== COLLECTED DATA
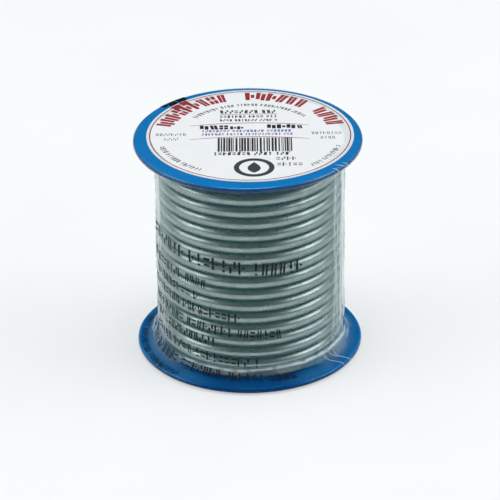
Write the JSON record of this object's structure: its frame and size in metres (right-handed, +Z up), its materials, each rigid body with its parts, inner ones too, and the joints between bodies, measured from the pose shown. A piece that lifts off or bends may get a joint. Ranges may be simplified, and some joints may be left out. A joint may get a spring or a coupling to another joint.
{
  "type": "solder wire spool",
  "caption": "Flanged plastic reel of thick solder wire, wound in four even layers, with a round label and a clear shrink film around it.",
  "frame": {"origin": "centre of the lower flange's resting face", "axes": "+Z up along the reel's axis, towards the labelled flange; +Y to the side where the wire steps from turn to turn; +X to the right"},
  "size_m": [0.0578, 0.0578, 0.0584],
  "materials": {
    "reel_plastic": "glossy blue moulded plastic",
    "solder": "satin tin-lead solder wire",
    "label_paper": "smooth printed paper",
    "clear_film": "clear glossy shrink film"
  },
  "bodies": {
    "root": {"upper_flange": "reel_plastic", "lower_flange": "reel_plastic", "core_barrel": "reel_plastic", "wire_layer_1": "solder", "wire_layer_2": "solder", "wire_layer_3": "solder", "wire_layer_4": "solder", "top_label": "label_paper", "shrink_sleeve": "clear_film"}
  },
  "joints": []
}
====
What is the number of lines above that contain "materials"? Answer with that number only.

--- EXERCISE RESPONSE ---
2